[Given material start]
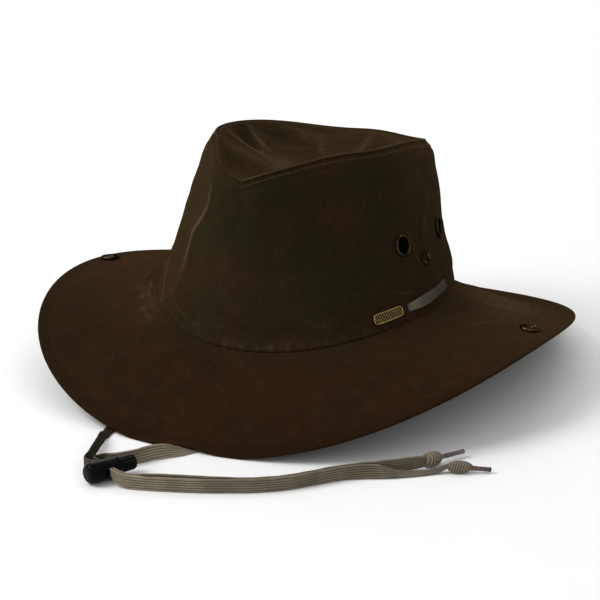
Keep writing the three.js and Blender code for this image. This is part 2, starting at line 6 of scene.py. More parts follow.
import bpy
import numpy as np
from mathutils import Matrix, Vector


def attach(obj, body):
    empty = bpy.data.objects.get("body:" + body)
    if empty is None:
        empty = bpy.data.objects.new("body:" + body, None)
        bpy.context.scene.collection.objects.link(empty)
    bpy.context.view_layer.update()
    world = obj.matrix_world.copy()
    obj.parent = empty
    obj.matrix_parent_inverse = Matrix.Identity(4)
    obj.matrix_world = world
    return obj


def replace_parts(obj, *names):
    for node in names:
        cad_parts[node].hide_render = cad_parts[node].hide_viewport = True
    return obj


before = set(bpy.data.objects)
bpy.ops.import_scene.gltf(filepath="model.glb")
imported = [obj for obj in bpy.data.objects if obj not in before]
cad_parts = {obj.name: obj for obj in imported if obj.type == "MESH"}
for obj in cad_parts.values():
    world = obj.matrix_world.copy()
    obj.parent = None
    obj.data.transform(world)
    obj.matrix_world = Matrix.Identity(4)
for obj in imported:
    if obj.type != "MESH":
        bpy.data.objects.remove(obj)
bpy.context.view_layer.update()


# The camera stands in front of the hat, to the wearer's left and a little above the brim,
# and looks at a point under the middle of the crown.
def add(name, data):
    """A new object in the scene."""
    made = bpy.data.objects.new(name, data)
    bpy.context.scene.collection.objects.link(made)
    return made


camera_turn = math.radians(26.3)
camera_rise = math.radians(19.35)
camera_distance = 1.5
camera_aim = Vector((-0.0068, -0.0028, 0.0355))
camera_back = Vector((
    math.sin(camera_turn) * math.cos(camera_rise),
    -math.cos(camera_turn) * math.cos(camera_rise),
    math.sin(camera_rise),
))
camera = add("camera", bpy.data.cameras.new("camera"))
camera.data.lens = 152.4
camera.location = camera_aim + camera_back * camera_distance
camera.rotation_mode = "QUATERNION"
camera.rotation_quaternion = (-camera_back).to_track_quat("-Z", "Y")
bpy.context.scene.camera = camera


# The chin cord is a flat braided lace, eight millimetres wide. Its two strands come down
# inside the crown, run out under the front of the brim, go through the cord lock and lie on
# edge, side by side, as far as their knots. It is woven in one piece, with lengthwise ribs.
class Tree:
    """A node tree being made. node() adds one node and gives its first output."""

    def __init__(self, tree):
        self.tree = tree

    def node(self, kind, settings=None, inputs=None, output=0):
        made = self.tree.nodes.new(kind)
        for name, value in (settings or {}).items():
            setattr(made, name, value)
        for name, value in (inputs or {}).items():
            self.feed(made.inputs[name], value)
        return Wire(self, made.outputs[output])

    def feed(self, socket, value):
        if isinstance(value, Wire):
            self.tree.links.new(value.socket, socket)
        elif hasattr(value, "__len__") and len(value) == 3 and socket.type == "RGBA":
            socket.default_value = (*value, 1)
        else:
            socket.default_value = value


class Wire:
    """One output of a node. Arithmetic on it adds Math nodes."""

    def __init__(self, tree, socket):
        self.tree = tree
        self.socket = socket

    def math(self, operation, *values):
        settings = {"operation": operation}
        return self.tree.node("ShaderNodeMath", settings, dict(enumerate((self, *values))))

    def __add__(self, other):
        return self.math("ADD", other)

    def __mul__(self, other):
        return self.math("MULTIPLY", other)

    def __sub__(self, other):
        return self.math("SUBTRACT", other)

    def __rsub__(self, other):
        return (self * -1).math("ADD", other)

    def sine(self):
        return self.math("SINE")

    def size(self):
        return self.math("ABSOLUTE")

    def between(self, low, high, start=0.0, end=1.0):
        limits = {"Value": self, "From Min": low, "From Max": high, "To Min": start, "To Max": end}
        return self.tree.node("ShaderNodeMapRange", {"interpolation_type": "SMOOTHSTEP"}, limits)

    __radd__ = __add__
    __rmul__ = __mul__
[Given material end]
Your task is to reproduce the whole listing exactly.

- [Expected answer]:
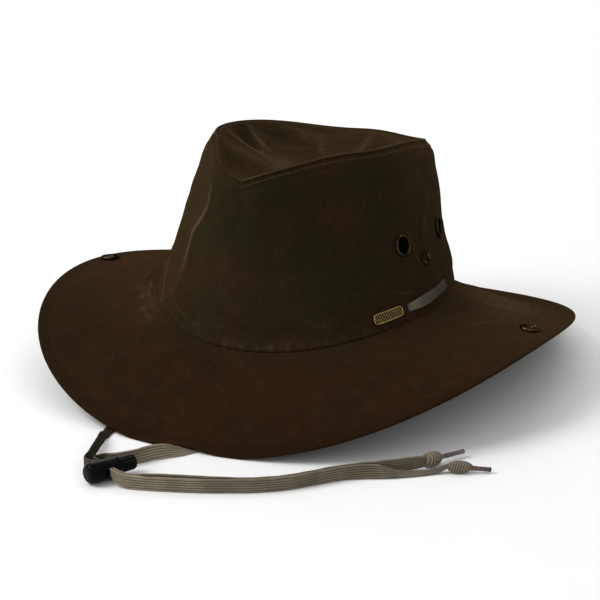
Keep writing the three.js and Blender code for this image. This is part 2, starting at line 6 of scene.py. More parts follow.
import bpy
import numpy as np
from mathutils import Matrix, Vector


def attach(obj, body):
    empty = bpy.data.objects.get("body:" + body)
    if empty is None:
        empty = bpy.data.objects.new("body:" + body, None)
        bpy.context.scene.collection.objects.link(empty)
    bpy.context.view_layer.update()
    world = obj.matrix_world.copy()
    obj.parent = empty
    obj.matrix_parent_inverse = Matrix.Identity(4)
    obj.matrix_world = world
    return obj


def replace_parts(obj, *names):
    for node in names:
        cad_parts[node].hide_render = cad_parts[node].hide_viewport = True
    return obj


before = set(bpy.data.objects)
bpy.ops.import_scene.gltf(filepath="model.glb")
imported = [obj for obj in bpy.data.objects if obj not in before]
cad_parts = {obj.name: obj for obj in imported if obj.type == "MESH"}
for obj in cad_parts.values():
    world = obj.matrix_world.copy()
    obj.parent = None
    obj.data.transform(world)
    obj.matrix_world = Matrix.Identity(4)
for obj in imported:
    if obj.type != "MESH":
        bpy.data.objects.remove(obj)
bpy.context.view_layer.update()


# The camera stands in front of the hat, to the wearer's left and a little above the brim,
# and looks at a point under the middle of the crown.
def add(name, data):
    """A new object in the scene."""
    made = bpy.data.objects.new(name, data)
    bpy.context.scene.collection.objects.link(made)
    return made


camera_turn = math.radians(26.3)
camera_rise = math.radians(19.35)
camera_distance = 1.5
camera_aim = Vector((-0.0068, -0.0028, 0.0355))
camera_back = Vector((
    math.sin(camera_turn) * math.cos(camera_rise),
    -math.cos(camera_turn) * math.cos(camera_rise),
    math.sin(camera_rise),
))
camera = add("camera", bpy.data.cameras.new("camera"))
camera.data.lens = 152.4
camera.location = camera_aim + camera_back * camera_distance
camera.rotation_mode = "QUATERNION"
camera.rotation_quaternion = (-camera_back).to_track_quat("-Z", "Y")
bpy.context.scene.camera = camera


# The chin cord is a flat braided lace, eight millimetres wide. Its two strands come down
# inside the crown, run out under the front of the brim, go through the cord lock and lie on
# edge, side by side, as far as their knots. It is woven in one piece, with lengthwise ribs.
class Tree:
    """A node tree being made. node() adds one node and gives its first output."""

    def __init__(self, tree):
        self.tree = tree

    def node(self, kind, settings=None, inputs=None, output=0):
        made = self.tree.nodes.new(kind)
        for name, value in (settings or {}).items():
            setattr(made, name, value)
        for name, value in (inputs or {}).items():
            self.feed(made.inputs[name], value)
        return Wire(self, made.outputs[output])

    def feed(self, socket, value):
        if isinstance(value, Wire):
            self.tree.links.new(value.socket, socket)
        elif hasattr(value, "__len__") and len(value) == 3 and socket.type == "RGBA":
            socket.default_value = (*value, 1)
        else:
            socket.default_value = value


class Wire:
    """One output of a node. Arithmetic on it adds Math nodes."""

    def __init__(self, tree, socket):
        self.tree = tree
        self.socket = socket

    def math(self, operation, *values):
        settings = {"operation": operation}
        return self.tree.node("ShaderNodeMath", settings, dict(enumerate((self, *values))))

    def __add__(self, other):
        return self.math("ADD", other)

    def __mul__(self, other):
        return self.math("MULTIPLY", other)

    def __sub__(self, other):
        return self.math("SUBTRACT", other)

    def __rsub__(self, other):
        return (self * -1).math("ADD", other)

    def sine(self):
        return self.math("SINE")

    def size(self):
        return self.math("ABSOLUTE")

    def between(self, low, high, start=0.0, end=1.0):
        limits = {"Value": self, "From Min": low, "From Max": high, "To Min": start, "To Max": end}
        return self.tree.node("ShaderNodeMapRange", {"interpolation_type": "SMOOTHSTEP"}, limits)

    __radd__ = __add__
    __rmul__ = __mul__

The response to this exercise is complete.